Baghdad-born author and scholar Kanan Makiya was introduced as having detailed the brutality of Saddam Hussein's regime long before it was fashionable. Makiya, who now works with the Iraq Research and Documentation Project, told the conference that Saddam Hussein's regime is unique in its use of violence:

"The phenomenon therefore that we are all meeting here to talk about today is not spasmodic, occasional, the result of a sudden fit of vengefulness, a desire to exact a price for a particular act of disobedience; it is systemic.

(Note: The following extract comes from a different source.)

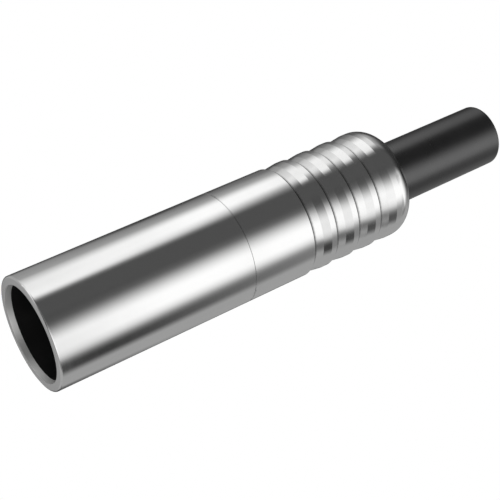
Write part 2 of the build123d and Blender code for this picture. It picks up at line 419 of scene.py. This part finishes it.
# painted shade at the feet of the grip's grooves: the colour is darkened there, and the metal is rougher
GROOVE_FEET_SHADE = Band(
    least_r=8.6 * MM,
    full_r=8.92 * MM,
    gone_r=9.04 * MM,
    first_z=45.5 * MM,
    last_z=63.5 * MM,
    colour=(0.05, 0.05, 0.05),
    rougher=0.25,
)
# the bare lip in front of the liner, turned but not polished
MOUTH_LIP = Band(
    least_r=7.8 * MM,
    full_r=8.1 * MM,
    gone_r=8.14 * MM,
    first_z=-1.0 * MM,
    last_z=0.97 * MM,
    colour=(0.8, 0.8, 0.79),
    rougher=0.4,
)
# the small edges on both sides of the seam, polished with the wall
SEAM_EDGES = Band(
    least_r=9.385 * MM,
    full_r=9.6 * MM,
    gone_r=9.7 * MM,
    first_z=34.7 * MM,
    last_z=35.2 * MM,
    flush=1.0,
)

FINISHES: dict[Slot, MachinedMetal | MouldedSkin] = {
    Slot.PLATED_SHELL: MachinedMetal(
        name="satin_nickel_plate",
        colour=(0.95, 0.95, 0.945),
        hazed=(0.92, 0.92, 0.915),
        roughness=0.085,
        mark_spread=0.05,
        haze_spread=0.03,
        mark_pitch=0.16 * MM,
        mark_depth=0.0010 * MM,
        bands=(GROOVE_FEET_SHADE, MOUTH_LIP, SEAM_EDGES),
    ),
    Slot.BLACK_PLASTIC: MouldedSkin(
        name="black_moulding",
        colour=(0.005, 0.005, 0.0051),
        flowed=(0.009, 0.009, 0.0092),
        roughness=0.3,
        roughness_spread=0.1,
        grain_size=0.11 * MM,
        grain_depth=0.006 * MM,
    ),
    Slot.CONTACT_METAL: MachinedMetal(
        name="silver_plated_pin",
        colour=(0.82, 0.81, 0.78),
        hazed=(0.74, 0.72, 0.67),
        roughness=0.2,
        mark_spread=0.12,
        haze_spread=0.08,
        mark_pitch=0.09 * MM,
        mark_depth=0.0020 * MM,
        haze_scale=260.0,
    ),
    Slot.SPRING_METAL: MachinedMetal(
        name="rolled_strip",
        colour=(0.72, 0.72, 0.71),
        hazed=(0.6, 0.6, 0.59),
        roughness=0.27,
        mark_spread=0.16,
        haze_spread=0.08,
        mark_pitch=0.07 * MM,
        mark_depth=0.0022 * MM,
        grain=Grain.ALONG_THE_AXIS,
        haze_scale=200.0,
    ),
    Slot.GREY_RUBBER: MouldedSkin(
        name="grey_ring_rubber",
        colour=(0.115, 0.115, 0.118),
        flowed=(0.135, 0.135, 0.135),
        roughness=0.62,
        roughness_spread=0.12,
        grain_size=0.09 * MM,
        grain_depth=0.007 * MM,
    ),
    Slot.PALE_PLASTIC: MouldedSkin(
        name="natural_moulding",
        colour=(0.64, 0.64, 0.61),
        flowed=(0.59, 0.585, 0.555),
        roughness=0.4,
        roughness_spread=0.12,
        grain_size=0.14 * MM,
        grain_depth=0.005 * MM,
    ),
    Slot.BLACK_RUBBER: MouldedSkin(
        name="satin_black_rubber",
        colour=(0.0018, 0.0018, 0.002),
        flowed=(0.0038, 0.0038, 0.0041),
        roughness=0.3,
        roughness_spread=0.07,
        grain_size=0.16 * MM,
        grain_depth=0.003 * MM,
        ior=2.02,
    ),
}


class Wardrobe:
    """Builds each finish once and hands it out."""

    def __init__(self) -> None:
        """Starts with nothing built."""
        self._made: dict[Slot, bpy.types.Material] = {}

    def finish(self, slot: Slot) -> bpy.types.Material:
        """Hands out a finish, and builds it first where it is new.

        Args:
            slot: The finish's name.

        Returns:
            Its material.
        """
        if slot not in self._made:
            self._made[slot] = FINISHES[slot].material()
        return self._made[slot]


@dataclass
class ScrewThread:
    """A right-hand ridge that winds round a plain neck, with its section sunk a little into the metal.

    It rises to its full height over run_out_turns at each end, from dip times its height under the
    neck. Its edges stay sharp where its faces turn by more than sharp_from.
    """

    root_r: float
    crest_r: float
    first_z: float
    last_z: float
    pitch: float
    crest_width: float
    root_width: float
    buried: float
    run_out_turns: float = 0.35
    dip: float = 0.05
    steps_per_turn: int = 112
    sharp_from: float = 25.0

    def _profile(self, rise: np.ndarray) -> tuple[np.ndarray, np.ndarray]:
        """Works out the ridge's section for every step of its path.

        The section has six corners: two under the neck's surface, two at the root and two at the
        crest. The crest's radius is the root's plus the ridge's height times rise, and the root's
        corners never stand above the crest's.

        Args:
            rise: The share of the full height at each step, a little below 0 at both ends.

        Returns:
            The radius and the offset along the axis, each of steps x corners.
        """
        steps = rise.size
        height = self.crest_r - self.root_r
        crest = self.root_r + height * rise
        inner = np.full(steps, self.root_r - self.buried)
        root = np.minimum(np.full(steps, self.root_r), crest)
        radius = np.stack((inner, root, crest, crest, root, inner), axis=1)
        half = np.array((self.root_width, self.root_width, self.crest_width)) / 2
        offset = np.tile(np.concatenate((-half, half[::-1])), (steps, 1))
        return radius, offset

    def mesh(self, name: str) -> bpy.types.Mesh:
        """Winds the section up the neck.

        At the angle a from +X, a point of the path lies at the height first_z + pitch * a / (2 pi).
        Each corner of the section has its own radius and its own offset from that height. Both ends
        are closed with one face.

        Args:
            name: The mesh's name.

        Returns:
            The closed mesh.
        """
        turns = (self.last_z - self.first_z) / self.pitch
        steps = int(round(turns * self.steps_per_turn)) + 1
        turn = np.linspace(0.0, turns, steps)
        ends = np.minimum(turn, turns - turn) / self.run_out_turns
        ends = np.clip(ends, 0.0, 1.0)
        rise = ends * ends * (3.0 - 2.0 * ends) * (1.0 + self.dip) - self.dip
        radius, offset = self._profile(rise)
        sides = radius.shape[1]
        angle = turn[:, None] * 2.0 * math.pi
        height = self.first_z + self.pitch * turn[:, None] + offset
        points = np.stack((radius * np.cos(angle), radius * np.sin(angle), height), axis=2)
        step = np.arange(steps - 1)[:, None] * sides
        ahead = step + sides
        corner = np.arange(sides)[None, :]
        after = (corner + 1) % sides
        quads = np.stack((step + corner, ahead + corner, ahead + after, step + after), axis=2)
        last = (steps - 1) * sides
        caps = [tuple(range(sides)), tuple(range(last + sides - 1, last - 1, -1))]
        made = bpy.data.meshes.new(name)
        made.from_pydata(points.reshape(-1, 3).tolist(), [], quads.reshape(-1, 4).tolist() + caps)
        made.shade_smooth()
        made.set_sharp_from_angle(angle=math.radians(self.sharp_from))
        made.validate()
        return made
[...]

Cruelty is foundational in the peculiar police [state] that was built up by the Baath [party] in Iraq."

Makiya said the cruelty did not start with the Gulf war, but dates back as far as 1963. That is the year when Makiya -- then a young man of 14 -- recalls seeing the dead body of a man riddled with bullet holes broadcast repeatedly on Iraqi television, ostensibly for having carried out acts in opposition to the regime.

The message was not lost on Makiya, who has spent the entirety of his career fighting against what he calls the longest lasting dictatorship in the Middle East. Makiya says his view change will only come through a combination of international political will and better internal organization on the part of the Iraqi opposition.

U.S. officials have been meeting with witnesses and former Iraqi officials over the past year to gather evidence of Iraqi war crimes. Witnesses like Sahib Al-Hakim, who has had 27 immediate family members executed by the regime. Al-Hakim, now living in exile in London, is the Coordinator of the Organization of Human Rights in Iraq. He says justice will only be served once Saddam Hussein and his associates are indicted and tried before an international criminal tribunal.